Ce projet a permis d’engranger plus de 8 millions de dollars américains, et les jetons ont été rapidement écoulés, malgré leur prix élevé de 0,35 ethers, soit 1 115,12 euros. En 2021, le coût du gaz pour la frappe des NFT a atteint jusqu’à 40 dollars américains pour l’enregistrement de transactions rapides51. Face à ce type de phénomène, il est important de reconsidérer le modèle économique des micropaiements, car en cas de saturation, les coûts de transaction deviennent extrêmement élevés. La Commission des valeurs mobilières et des échanges (SEC) a d’ailleurs déposé une plainte contre les créateur·rices de Stoner Cats, qui avaient assuré que le ou la titulaire de chaque jeton obtiendrait un rendement de 2,5 % pour chaque revente. Le régulateur des marchés financiers américains a considéré qu’il s’agissait dans ce cas de jetons d’investissement, et non de jetons d’accès. Cela a conduit l’Autorité des marchés financiers à définir le projet comme un investissement non officiellement enregistré, en violation des règles fédérales américaines. Il a été imposé à l’entreprise de détruire les jetons restants et de régler une amende de 1 million de dollars américains, en plus de créer un fonds pour indemniser les personnes affectées négativement par l’achat des NFT. D’autres projets cryptographiques issus de célébrités ont également été discrédités en raison du manque de clarté du contrat d’investissement proposé et des nombreux compromis réalisés sur ce qu’ils offrent au public en termes économiques.
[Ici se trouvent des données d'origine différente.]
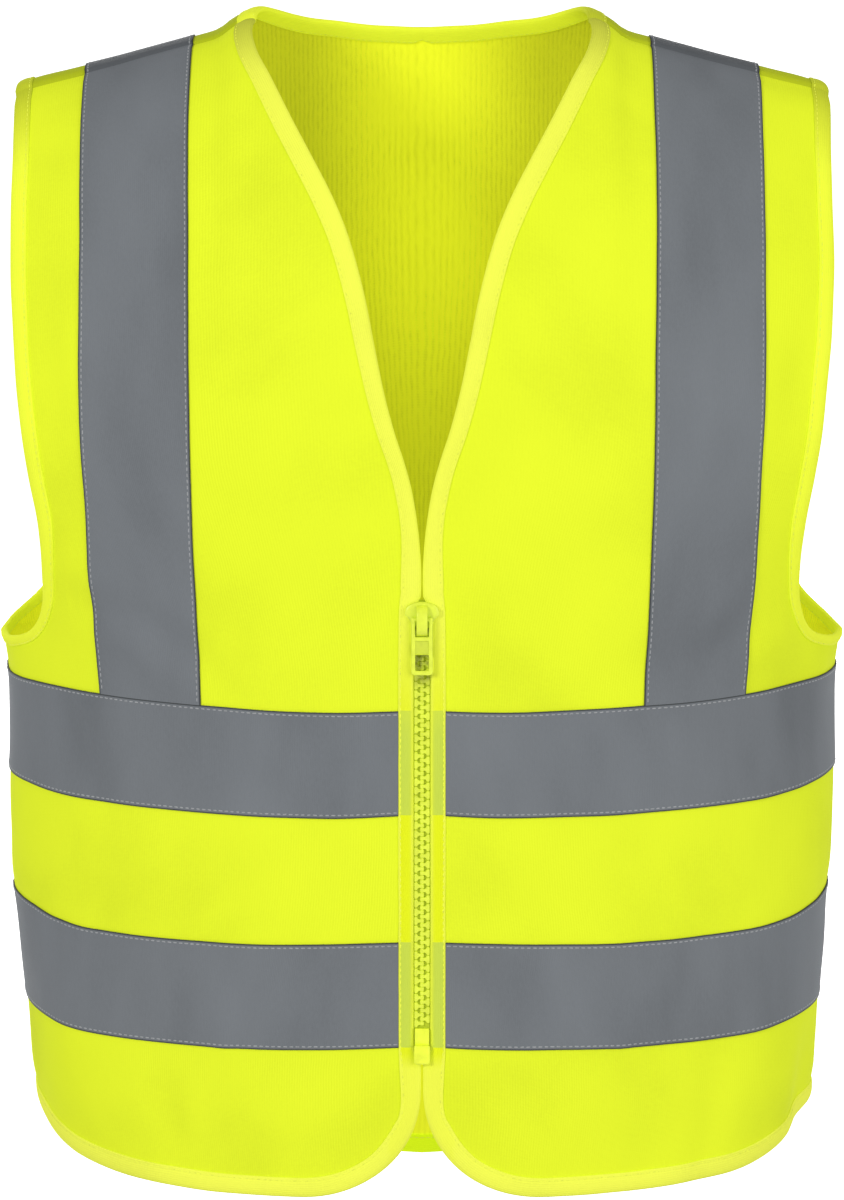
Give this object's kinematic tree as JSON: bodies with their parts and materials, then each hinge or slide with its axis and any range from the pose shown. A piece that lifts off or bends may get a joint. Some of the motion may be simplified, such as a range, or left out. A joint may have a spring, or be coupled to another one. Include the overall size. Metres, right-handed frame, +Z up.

L’objectif à long terme d’Ethereum, en matière de cinéma et d’audiovisuel, est de créer un nouvel écosystème de divertissement parallèle à Hollywood52. Cette approche est quelque peu ambivalente : si d’une part l’objectif est que ces plateformes soient complètement indépendantes des principaux systèmes de distribution traditionnels, tels que ceux mis en place par les studios, les entreprises technologiques ne s’empêchent pour autant pas d’approcher des personnalités ayant une longue carrière dans ce domaine. Ainsi, Joseph Lubin, cofondateur d’Ethereum, s’est associé à Kim Jackson, qui a participé à des productions de Steven Spielberg, de Spike Lee et d’autres grand·es réalisateur·rices, pour créer le projet SingularDTV (Breaker), finalement non fonctionnel à date.
The Infinite Machine
Dès 2022, la plateforme Ethereum annonce la production du film The Infinite Machine, adaptation d’un ouvrage littéraire à succès sur les origines de la plateforme et ses aspirations à devenir une organisation autonome décentralisée (OAD). Fondées sur des mécanismes de consensus cryptographiques, les organisations autonomes décentralisées offrent un cadre de gouvernance flexible et innovant, liant pouvoir décisionnel et participation économique. Ce modèle instaure une gouvernance dite « liquide53 », permettant des prises de décision plus fluides et réactives. 10 499 NFT représentant le logo de la plateforme ont été créés pour l’occasion, conçus par des artistes de pays du Sud : « un effort collaboratif de 36 artistes émergents principalement issus de pays où la décentralisation a un impact majeur sur les vies et les finances, notamment Cuba, l’Argentine, le Venezuela, le Kenya, la Bolivie et le Chili54 ». D’après les informations qui circulent, Ridley Scott en sera le coréalisateur, son budget sera de 16 millions de dollars américains, et le projet sera financé par la vente de NFT et via des moyens traditionnels. Si la communication publique du projet met en avant l’OAD en tant que producteur exécutif, une étude plus détaillée démontre qu’en réalité, les véritables producteur·rices exécutif·ves du film sont Francisco Gordillo et Camila Russo, l’auteure du livre dont est adapté le film. Les fonctions opérationnelles clés, notamment la coordination du collectif artistique et les coordinations techniques, sont assurées par des personnes professionnelles d’Amérique latine55.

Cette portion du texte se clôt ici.